Figure 2Illustration of the probability calculation implemented in CORRIE. To annotate a new sequence s, s is first aligned against all proteins in CORRIE. Here, s has similarity with proteins from two distinct classes: A and B. CIs between s and A, and between s and B are calculated [10]. The probability that s belongs to A (i.e. that s has function A) is calculated by comparison of the CI between s and A, with the CIs of proteins that belong or not to A. In this case, the ten proteins closest to s in the CI space are shown in the red dotted rectangle.
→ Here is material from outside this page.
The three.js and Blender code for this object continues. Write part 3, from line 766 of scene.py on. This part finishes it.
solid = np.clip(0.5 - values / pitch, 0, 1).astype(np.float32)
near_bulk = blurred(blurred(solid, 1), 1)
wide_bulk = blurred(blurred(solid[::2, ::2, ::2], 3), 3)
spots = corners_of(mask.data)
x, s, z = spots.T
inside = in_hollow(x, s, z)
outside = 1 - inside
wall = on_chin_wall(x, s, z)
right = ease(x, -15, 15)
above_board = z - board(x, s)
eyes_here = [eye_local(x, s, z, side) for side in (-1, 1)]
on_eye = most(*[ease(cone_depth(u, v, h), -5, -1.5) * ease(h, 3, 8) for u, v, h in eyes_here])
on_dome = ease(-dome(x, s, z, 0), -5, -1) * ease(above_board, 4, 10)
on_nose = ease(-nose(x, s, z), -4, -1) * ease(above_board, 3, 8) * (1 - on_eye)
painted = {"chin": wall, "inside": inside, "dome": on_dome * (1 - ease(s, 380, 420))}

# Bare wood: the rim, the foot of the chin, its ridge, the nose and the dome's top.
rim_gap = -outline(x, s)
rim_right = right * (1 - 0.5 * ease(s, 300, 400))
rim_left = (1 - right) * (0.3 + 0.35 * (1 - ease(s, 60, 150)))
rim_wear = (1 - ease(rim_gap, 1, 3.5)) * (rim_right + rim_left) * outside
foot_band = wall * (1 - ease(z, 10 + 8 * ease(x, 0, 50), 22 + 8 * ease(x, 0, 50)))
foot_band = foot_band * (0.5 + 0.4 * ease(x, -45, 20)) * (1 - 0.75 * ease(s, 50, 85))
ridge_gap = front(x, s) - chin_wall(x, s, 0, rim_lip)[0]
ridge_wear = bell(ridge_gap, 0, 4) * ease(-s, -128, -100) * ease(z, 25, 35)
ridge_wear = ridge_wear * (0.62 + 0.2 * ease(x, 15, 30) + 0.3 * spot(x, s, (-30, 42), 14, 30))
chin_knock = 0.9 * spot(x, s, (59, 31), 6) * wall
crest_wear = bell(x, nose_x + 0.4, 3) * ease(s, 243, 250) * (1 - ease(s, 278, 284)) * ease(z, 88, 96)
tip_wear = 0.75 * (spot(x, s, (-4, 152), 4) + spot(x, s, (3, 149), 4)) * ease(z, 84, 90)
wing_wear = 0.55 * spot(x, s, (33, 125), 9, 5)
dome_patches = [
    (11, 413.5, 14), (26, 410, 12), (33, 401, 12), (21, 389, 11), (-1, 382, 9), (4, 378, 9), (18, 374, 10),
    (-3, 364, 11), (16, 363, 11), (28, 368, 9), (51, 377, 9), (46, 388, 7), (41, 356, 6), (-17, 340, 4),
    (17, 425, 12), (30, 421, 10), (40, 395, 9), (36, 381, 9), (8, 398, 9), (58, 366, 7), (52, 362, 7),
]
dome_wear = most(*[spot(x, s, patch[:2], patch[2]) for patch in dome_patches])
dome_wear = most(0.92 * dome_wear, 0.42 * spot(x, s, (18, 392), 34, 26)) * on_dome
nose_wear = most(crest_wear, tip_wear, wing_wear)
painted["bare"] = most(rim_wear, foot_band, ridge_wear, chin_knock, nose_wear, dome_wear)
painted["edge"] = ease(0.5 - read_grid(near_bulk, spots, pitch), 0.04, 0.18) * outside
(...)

Since all ten proteins truly belong to A, CORRIE estimates to P = 1 the probability for s to truly belong to A. When considering class B, ten proteins closest to s in the CI space do not belong to B. Therefore, CORRIE estimates to P = 0 the probability for s to truly belong to B. In this case, s would be annotated as having function A with probability 1.
Local error rate per EC class, for those cases where there is more than one error.
| 3.2.1.4 | 3 | 22 | 13.64 | Cellulase |
| 3.2.1.8 | 3 | 29 | 10.34 | Endo-1,4-beta-xylanase |
| 2.4.1.21 | 4 | 99 | 4.04 | Starch synthase |
| 1.6.5.3 | 9 | 457 | 1.97 | NADH dehydrogenase (ubiquinone) |
| 2.7.11.1 | 14 | 819 | 1.71 | Non-specific Ser/Thr protein kinase |
| 1.1.1.37 | 2 | 208 | 0.96 | Malate dehydrogenase |
| 3.6.3.14 | 14 | 1904 | 0.74 | H+-transporting two-sector ATPase |
| 4.2.1.33 | 2 | 310 | 0.65 | 3-isopropylmalate dehydratase |
| 2.7.7.6 | 4 | 1673 | 0.24 | DNA-directed RNA polymerase |
Column names: EC – EC number assignment by CORRIE; Errors – number of errors assigned to this class; Assignments – total number of assignments to this class; Error % – the local error rate; Description – the description of the corresponding EC reaction.
Overlapping EC classes, for those cases where there are more than two errors from a true EC class to an assigned EC class.
| 2.7.7.7 | DNA-directed DNA polymerase | 2.7.7.6 | DNA-directed RNA polymerase | DNA-dependent nucleotidyltransferase | Substrate: DNA or RNA |
| 1.6.99.5 | NADH dehydrogenase (quinone) | 1.6.5.3 | NADH dehydrogenase (ubiquinone) | NADH dehydrogenase | Electron acceptor: quinone or ubiquinone |
| 3.2.1.91 | Cellulose 1,4-beta-cellobiosidase | 3.2.1.4 | Cellulase | Hydrolysis of 1,4-beta-D-glucosidic linkages | Exo-hydrolysis or endo-hydrolysis |
| 2.7.1.137 | Phosphatidylinositol 3-kinase | 2.7.11.1 | Non-specific Ser/Thr protein kinase | Kinase | Substrate: PI3 or Ser/Thr |
| 2.4.1.242 | NDP-glucose – starch glucosyltransferase | 2.4.1.21 | Starch synthase | Starch glucosyltransferase | Substrate: NDP-glucose or ADP-glucose |
| 3.6.3.15 | Sodium-transporting two-sector ATPase | 3.6.3.14 | H+-transporting two-sector ATPase | Ion transporting two sector ATPase | Ion specificity: NA+ or H+ |
Column names: True EC/Name – the real EC number/name; Assigned EC/Name – the assigned properties made by CORRIE; Common activity/Difference – similarities and differences of substrate specificity and mechanisms for the corresponding reaction pairs.